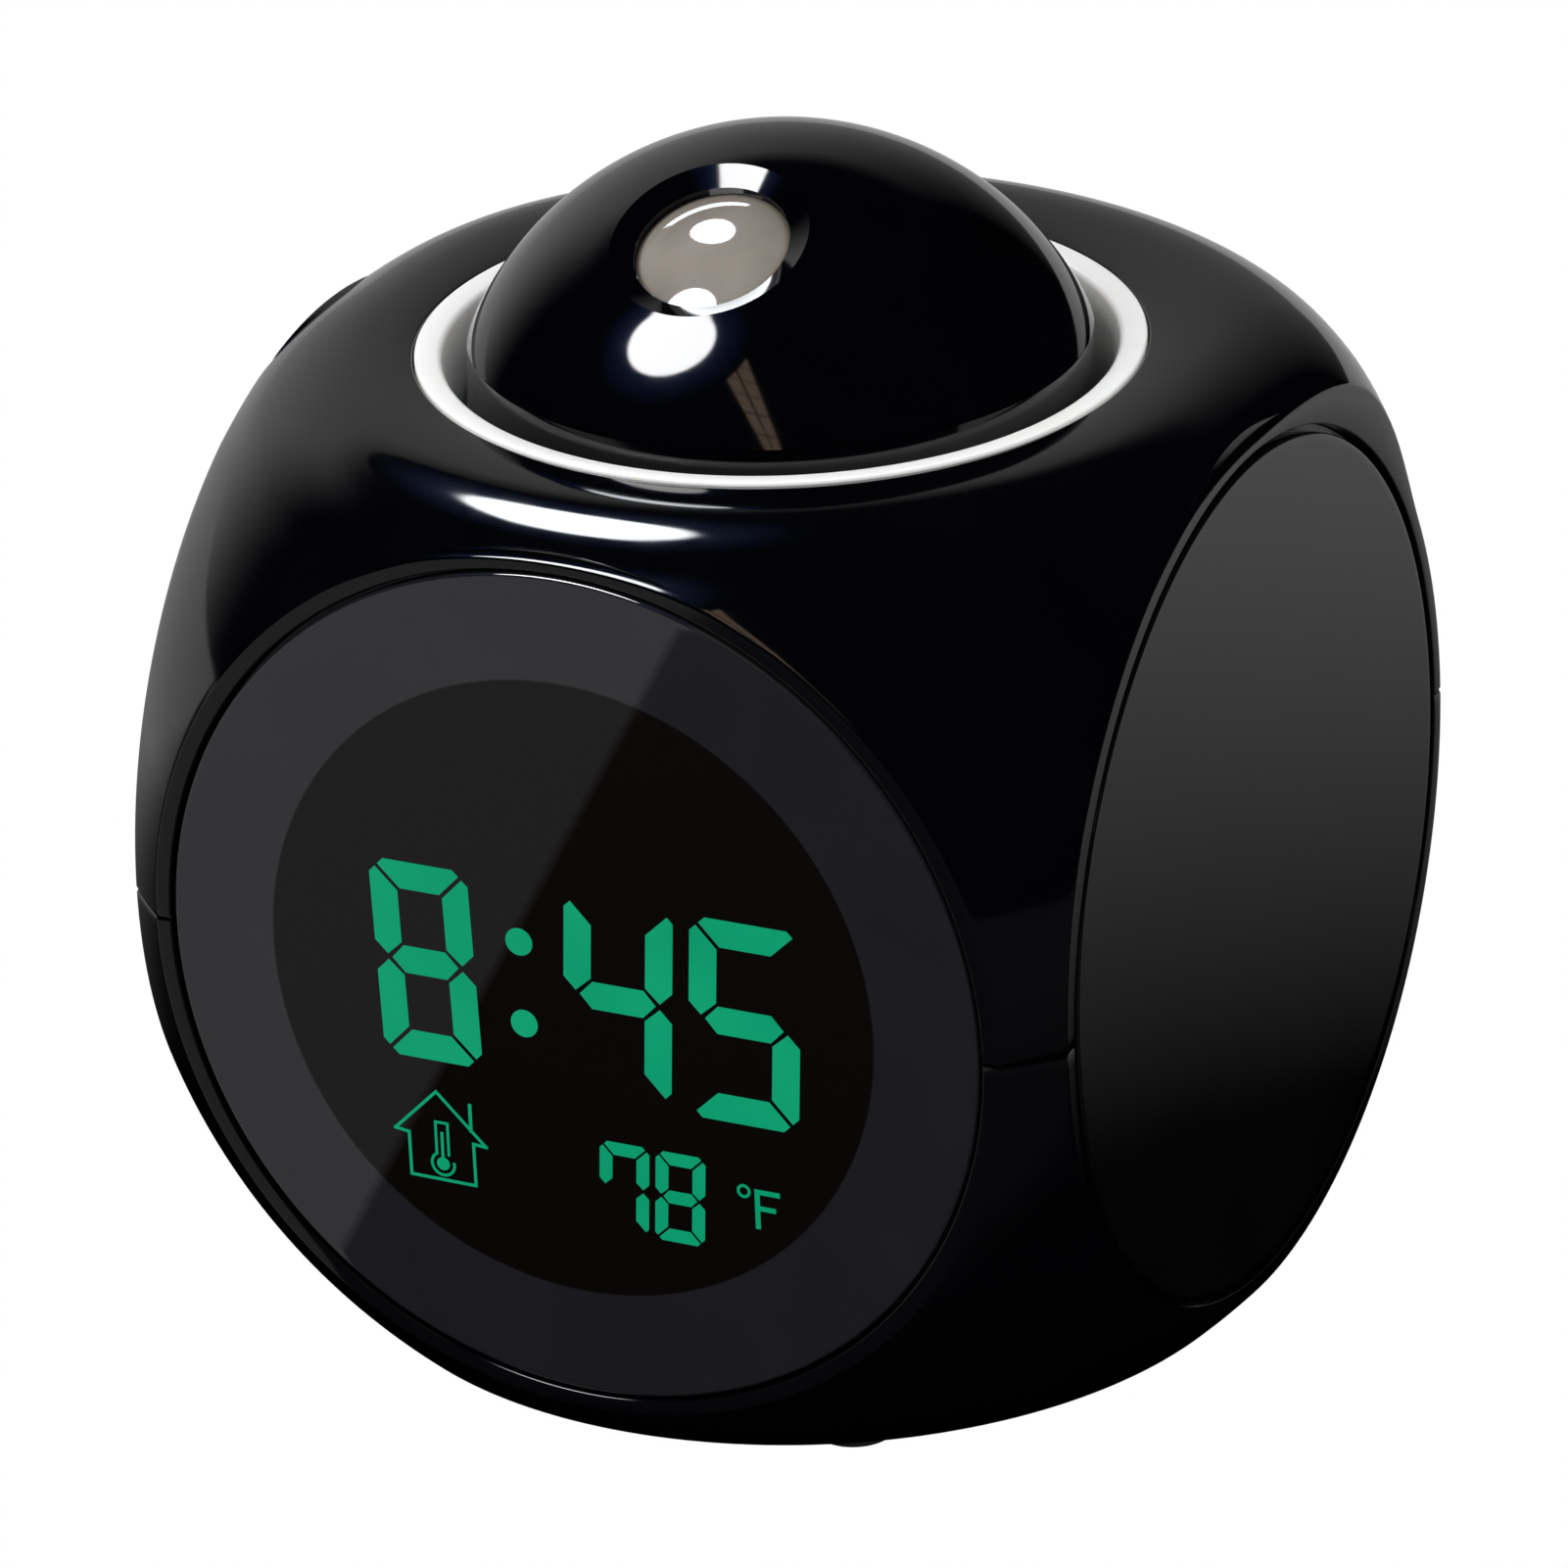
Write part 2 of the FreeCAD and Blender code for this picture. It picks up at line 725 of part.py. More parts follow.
def top_ring():
    skirt_r = ring_bore_r + ring_skirt_wall
    low = ring_z - ring_depth
    centre_out = vec(ring_outer_r - ring_lip_round, 0, ring_z - ring_lip_round)
    centre_in = vec(ring_bore_r + ring_lip_round, 0, ring_z - ring_lip_round)
    r = ring_lip_round
    corners = [
        vec(ring_bore_r, 0, centre_in.z), vec(ring_foot_bore_r, 0, low),
        vec(ring_foot_bore_r + ring_skirt_wall, 0, low), vec(skirt_r, 0, flange_under_z),
        vec(ring_flange_r, 0, flange_under_z), vec(ring_flange_r, 0, flange_top_z),
        vec(ring_outer_r, 0, flange_top_z), vec(ring_outer_r, 0, centre_out.z),
    ]
    edges = [line(a, b) for a, b in zip(corners, corners[1:])]
    lip_out = vec(centre_out.x, 0, ring_z)
    lip_in = vec(centre_in.x, 0, ring_z)
    diagonal = r / math.sqrt(2)
    edges.append(Part.Arc(corners[-1], centre_out + vec(diagonal, 0, diagonal), lip_out).toShape())
    edges.append(line(lip_out, lip_in))
    edges.append(Part.Arc(lip_in, centre_in + vec(-diagonal, 0, diagonal), corners[0]).toShape())
    ring = turned(edges)
    bore = rod(ring_foot_bore_r, case_top_rise, vec(0, 0, bridge_top_z))
    posts = []
    for angle in ring_post_angles:
        place = polar(ring_post_circle_r, angle, bridge_top_z)
        posts.append(rod(ring_post_r, flange_under_z - bridge_top_z, place).cut(bore))
    ring = join([ring] + posts)
    holes = [rod(small_screw_r + screw_gap, small_screw_bite + 1, polar(ring_post_circle_r, a, bridge_top_z))
             for a in ring_post_angles]
    return ring.cut(join(holes))


def bridge():
    """Plate under the projector head that guides its carrier."""
    plate = rod(ring_flange_r, bridge_t, vec(0, 0, bridge_under_z))
    plate = plate.common(block(-half, half, -bridge_half_y, bridge_half_y, 0, top_z))
    stop_z = carrier_under_z - press_travel
    adds = [rod(guide_boss_r, stop_z - bridge_top_z, polar(guide_circle_r, a, bridge_top_z))
            for a in guide_angles]
    cuts = [rod(guide_r + guide_gap, bridge_t + bridge_drop, polar(guide_circle_r, a, bridge_under_z))
            for a in guide_angles]
    for a in ring_post_angles:
        cuts.append(rod(small_screw_r + screw_gap, bridge_t, polar(ring_post_circle_r, a, bridge_under_z)))
    cuts.append(rod(hub_bore_r, bridge_t, vec(0, 0, bridge_under_z)))
    return join([plate] + adds).cut(join(cuts))


def bridge_screws():
    screws = []
    for a in ring_post_angles:
        place = polar(ring_post_circle_r, a, bridge_under_z)
        head = rod(small_screw_head_r, small_screw_head_h, place, Z * -1)
        screws.append(join([head, rod(small_screw_r, bridge_t + small_screw_bite, place)]))
    return Part.makeCompound(screws)


def head_carrier():
    plate = rod(carrier_r, carrier_t, vec(0, 0, carrier_under_z))
    thrust = rod(thrust_r, thrust_h, vec(0, 0, carrier_top_z))
    post_length = carrier_under_z - bridge_under_z
    posts = [rod(guide_r, post_length, polar(guide_circle_r, a, bridge_under_z)) for a in guide_angles]
    cuts = [rod(hub_r + hub_gap, carrier_t + thrust_h, vec(0, 0, carrier_under_z))]
    for a in guide_angles:
        place = polar(guide_circle_r, a, bridge_under_z)
        cuts.append(rod(small_screw_r + screw_gap, post_length, place))
    return join([plate, thrust] + posts).cut(join(cuts))


def carrier_screws():
    screws = []
    for a in guide_angles:
        place = polar(guide_circle_r, a, bridge_under_z)
        head = rod(guide_head_r, guide_head_h, place, Z * -1)
        screws.append(join([head, rod(small_screw_r, 2 * small_screw_bite, place)]))
    return Part.makeCompound(screws)


def return_spring():
    return coil(spring_r, spring_wire_r, spring_turns, bridge_drop, vec(0, 0, bridge_top_z))


def press_switch():
    low = bridge_top_z
    tip = carrier_under_z - press_travel - switch_clear
    board_z = low + press_board_t
    body_z = board_z + press_switch_body_h
    s = switch_side / 2
    y = press_board_y
    w = press_board_w / 2
    d = press_board_d / 2
    parts = [block(-w, w, y - d, y + d, low, board_z)]
    parts.append(block(-s, s, y - s, y + s, board_z, body_z))
    parts.append(rod(switch_plunger_r, tip - body_z, vec(0, y, body_z)))
    return join(parts)


def head_base():
    """Cup under the dome; its hub turns in the carrier."""
    top = seam_z
    floor = cup_floor_z
    under = cup_under_z
    points = [
        (cup_top_r, top), (cup_foot_r, under), (hub_r, under), (hub_r, carrier_under_z - washer_play),
        (hub_bore_r, carrier_under_z - washer_play), (hub_bore_r, floor), (cup_foot_r - cup_wall, floor),
        (cup_top_r - cup_wall, top),
    ]
    cup = turned_points(points)
    bosses = [rod(barrel_boss_r, barrel_boss_h, vec(x, 0, floor)) for x in (-barrel_screw_x, barrel_screw_x)]
    holes = [rod(small_screw_r + screw_gap, small_screw_bite + 1,
                 vec(x, 0, floor + barrel_boss_h - small_screw_bite)) for x in (-barrel_screw_x, barrel_screw_x)]
    for a in guide_angles:
        holes.append(rod(small_screw_r + screw_gap, small_screw_bite + 1,
                         polar((hub_r + hub_bore_r) / 2, a, carrier_under_z - washer_play)))
    return join([cup] + bosses).cut(join(holes))


def swivel_washer():
    low = carrier_under_z - washer_play - washer_t
    ring = rod(washer_r, washer_t, vec(0, 0, low)).cut(rod(hub_bore_r, washer_t, vec(0, 0, low)))
    holes = [rod(small_screw_r + screw_gap, washer_t, polar((hub_r + hub_bore_r) / 2, a, low))
             for a in guide_angles]
    return ring.cut(join(holes))


def head_screws():
    screws = []
    low = carrier_under_z - washer_play - washer_t
    for a in guide_angles:
        place = polar((hub_r + hub_bore_r) / 2, a, low)
        head = rod(small_screw_head_r, small_screw_head_h, place, Z * -1)
        head = head.cut(rod(hub_bore_r, 3 * small_screw_head_h, vec(0, 0, low - 2 * small_screw_head_h)))
        screws.append(join([head, rod(small_screw_r, washer_t + small_screw_bite, place)]))
    tab_top = cup_floor_z + barrel_boss_h + barrel_tab_t
    for x in (-barrel_screw_x, barrel_screw_x):
        place = vec(x, 0, tab_top)
        head = rod(small_screw_head_r, small_screw_head_h, place)
        length = barrel_tab_t + small_screw_bite - small_screw_end_gap
        screws.append(join([head, rod(small_screw_r, length, place, Z * -1)]))
    return Part.makeCompound(screws)


def dome_solid(r):
    return Part.makeSphere(r, vec(0, 0, dome_centre_z))


def aim(shape):
    """Move a shape drawn along +Z from the dome's centre onto the lens axis."""
    shape.rotate(ORIGIN, X, lens_tilt)
    shape.translate(vec(0, 0, dome_centre_z))
    return shape


def head_dome():
    edge_z = seam_z + seam_groove
    inner_r = dome_r - dome_wall
    above = block(-half, half, -half, half, edge_z, dome_centre_z + dome_r + 1)
    shell = dome_solid(dome_r).cut(dome_solid(inner_r)).common(above)
    spigot_r = cup_top_r - cup_wall - spigot_gap
    spigot_low = seam_z - spigot_depth
    height = edge_z + spigot_rise - spigot_low
    spigot = rod(spigot_r, height, vec(0, 0, spigot_low))
    spigot = spigot.cut(rod(spigot_r - spigot_wall, height, vec(0, 0, spigot_low)))
    dome = join([shell, spigot.common(dome_solid(dome_r - dome_wall / 2))])
    return dome.cut(aim(rod(tunnel_r, dome_r, ORIGIN)))


def lens_tunnel():
    """Stepped black mouth that frames the lens, flush with the dome."""
    low = barrel_front
    lip = low + lens_rim_t + lens_gap
    rim = math.sqrt(dome_r ** 2 - tunnel_r ** 2)
    outer_r = tunnel_r - tunnel_gap
    points = [
        (lens_r + lens_gap, low), (outer_r, low), (outer_r, rim), (tunnel_mouth_r, rim),
        (tunnel_lip_r, lip + tunnel_lip_t), (tunnel_lip_r, lip), (lens_r + lens_gap, lip),
    ]
    return aim(turned_points(points))


def bulged_disc(r, rim_t, bulge, low):
    """A lens with a flat back, a straight rim and a domed front."""
    crown_r = (r ** 2 + bulge ** 2) / (2 * bulge)
    top = low + rim_t
    edges = [
        line(vec(0, 0, low), vec(r, 0, low)),
        line(vec(r, 0, low), vec(r, 0, top)),
        arc(vec(r, 0, top), vec(0, 0, top + bulge), vec(0, 0, top + bulge - crown_r), crown_r),
        line(vec(0, 0, top + bulge), vec(0, 0, low)),
    ]
    return turned(edges)


def projection_lens():
    flange = rod(lens_r, lens_rim_t, vec(0, 0, barrel_front))
    crown = bulged_disc(tunnel_lip_r - lens_gap, lens_rim_t, lens_bulge, barrel_front)
    return aim(join([flange, crown]))


def projector_barrel():
    length = barrel_front - barrel_back
    tube = aim(rod(barrel_r, length, vec(0, 0, barrel_back)))
    low = cup_floor_z + barrel_boss_h
    foot = block(-barrel_r, barrel_r, -barrel_foot_y, barrel_foot_y, low, dome_centre_z + barrel_r / 2)
    tabs = block(-barrel_tab_x, barrel_tab_x, -barrel_tab_half_y, barrel_tab_half_y, low, low + barrel_tab_t)
    cuts = [aim(rod(barrel_bore_r, condenser_at + condenser_t + barrel_r, vec(0, 0, -barrel_r)))]
    cuts.append(aim(rod(barrel_shoulder_r, barrel_front, ORIGIN)))
    cuts.append(aim(rod(barrel_bore_r, barrel_front, vec(0, 0, slide_at))))
    for x in (-barrel_screw_x, barrel_screw_x):
        cuts.append(rod(small_screw_r + screw_gap, barrel_tab_t, vec(x, 0, low)))
    return join([tube, foot, tabs]).cut(join(cuts))


def condenser_lens():
    top = condenser_at + condenser_t
    return aim(bulged_disc(barrel_bore_r - barrel_fit, condenser_t - condenser_bulge, condenser_bulge,
                           top - condenser_t))


def projection_slide():
    s = slide_side / 2
    return aim(block(-s, s, -s, s, slide_at, slide_at + slide_t))


def led_board():
    board = rod(barrel_bore_r - barrel_fit, led_board_t, vec(0, 0, barrel_back))
    lamp = rod(led_r, led_stem, vec(0, 0, barrel_back + led_board_t))
    tip = Part.makeSphere(led_r, vec(0, 0, barrel_back + led_board_t + led_stem), Z, 0, 90, 360)
    return aim(join([board, lamp, tip]))


def cell_rows():
    """Each cell's Y place and the X direction that its nub points in."""
    return [((i - (cells - 1) / 2) * cell_pitch, 1 if i % 2 == 0 else -1) for i in range(cells)]


def battery_cells():
    bodies = []
    for y, way in cell_rows():
        nub_end = way * (box_half_x - contact_t)
        axis = X * way
        shoulder = nub_end - way * cell_nub_length
        nub = rod(cell_nub_r, cell_nub_length, vec(shoulder, y, cell_z), axis)
        can = rod(cell_r, cell_length, vec(shoulder, y, cell_z), axis * -1)
        bodies.append(join([nub, round_edges(can, cell_edge_round, lambda e: e.BoundBox.XLength < 0.001)]))
    return Part.makeCompound(bodies)


def battery_contacts():
    metal = []
    s = contact_side / 2
    for y, way in cell_rows():
        for side in (-1, 1):
            outer = side * box_half_x
            inner = side * (box_half_x - contact_t)
            metal.append(block(min(outer, inner), max(outer, inner), y - s, y + s, cell_z - s, cell_z + s))
        spring = coil(contact_spring_r, contact_wire_r, contact_turns, contact_spring_length, ORIGIN)
        spring.rotate(ORIGIN, Y, 90 * way)
        spring.translate(vec(-way * (box_half_x - contact_t), y, cell_z))
        metal.append(spring)
    return Part.makeCompound(metal)


def battery_door():
    plate = block(-door_half_x, door_half_x, -door_half_y, hinge_y, bottom_z, door_top_z)
    knuckle = rod(door_t / 2, 2 * door_half_x, vec(-door_half_x, hinge_y, hinge_z), X)
    pin_start = door_half_x + door_pin_length
    pins = rod(door_pin_r, 2 * pin_start, vec(-pin_start, hinge_y, hinge_z), X)
    door = join([plate, knuckle, pins])
    notch = rod(notch_r, notch_depth + 1, vec(0, -door_half_y, bottom_z - 1))
    return door.cut(notch)


def save(name, shape):
    shape.exportStep("parts/" + name + ".step")
    solids = len(shape.Solids)
    print(name, "solids", solids, "valid", shape.isValid(), "volume", round(shape.Volume, 1))


def main():
    os.makedirs("parts", exist_ok=True)
    save("lower_shell", lower_shell())
    save("upper_shell", upper_shell())
    save("case_screws", case_screws())
    save("feet", feet())
    save("display_lens", display_lens())
    save("left_cover", side_cover(X * -1))
    save("right_cover", side_cover(X))
    save("rear_panel", rear_panel())
    for name, x in zip(("mode_button", "set_button", "up_button", "down_button"), button_places()):
        save(name, push_button(x))
    save("switch_board", switch_board())
    save("speaker", speaker())
    save("display_frame", rim_frame())
    save("display_glass", display_glass())
    save("light_guide", light_guide())
    save("main_board", main_board())
    save("top_ring", top_ring())
    save("bridge", bridge())
    save("bridge_screws", bridge_screws())
    save("head_carrier", head_carrier())
    save("carrier_screws", carrier_screws())
    save("return_spring", return_spring())
    save("press_switch", press_switch())
    save("head_base", head_base())
    save("swivel_washer", swivel_washer())
    save("head_screws", head_screws())
    save("head_dome", head_dome())
    save("lens_tunnel", lens_tunnel())
    save("projection_lens", projection_lens())
    save("projector_barrel", projector_barrel())
    save("condenser_lens", condenser_lens())
    save("projection_slide", projection_slide())
    save("led_board", led_board())
    save("battery_cells", battery_cells())
    save("battery_contacts", battery_contacts())
    save("battery_door", battery_door())


main()
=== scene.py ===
import math

import bmesh
import bpy
from mathutils import Matrix, Vector


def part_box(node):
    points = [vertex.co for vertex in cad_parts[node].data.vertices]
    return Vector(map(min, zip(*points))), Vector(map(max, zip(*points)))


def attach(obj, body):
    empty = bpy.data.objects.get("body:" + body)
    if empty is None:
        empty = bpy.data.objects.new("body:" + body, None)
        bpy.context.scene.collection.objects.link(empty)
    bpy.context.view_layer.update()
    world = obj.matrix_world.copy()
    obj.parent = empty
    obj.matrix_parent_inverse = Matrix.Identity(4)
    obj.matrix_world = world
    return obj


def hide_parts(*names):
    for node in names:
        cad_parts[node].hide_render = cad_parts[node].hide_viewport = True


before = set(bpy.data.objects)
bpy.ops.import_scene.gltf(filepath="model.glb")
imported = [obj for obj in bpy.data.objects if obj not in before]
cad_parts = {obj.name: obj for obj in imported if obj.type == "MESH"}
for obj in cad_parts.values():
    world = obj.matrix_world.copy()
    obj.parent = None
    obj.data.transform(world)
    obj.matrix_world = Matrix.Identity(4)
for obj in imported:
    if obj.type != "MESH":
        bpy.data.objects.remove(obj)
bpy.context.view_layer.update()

MM = 0.001
PER_METRE = 1000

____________

Output the lines from the line containing "cad_parts[node].hide_render = cad_parts[node].hide_viewport" to the end, both included; add nothing.

Task answer:
        cad_parts[node].hide_render = cad_parts[node].hide_viewport = True


before = set(bpy.data.objects)
bpy.ops.import_scene.gltf(filepath="model.glb")
imported = [obj for obj in bpy.data.objects if obj not in before]
cad_parts = {obj.name: obj for obj in imported if obj.type == "MESH"}
for obj in cad_parts.values():
    world = obj.matrix_world.copy()
    obj.parent = None
    obj.data.transform(world)
    obj.matrix_world = Matrix.Identity(4)
for obj in imported:
    if obj.type != "MESH":
        bpy.data.objects.remove(obj)
bpy.context.view_layer.update()

MM = 0.001
PER_METRE = 1000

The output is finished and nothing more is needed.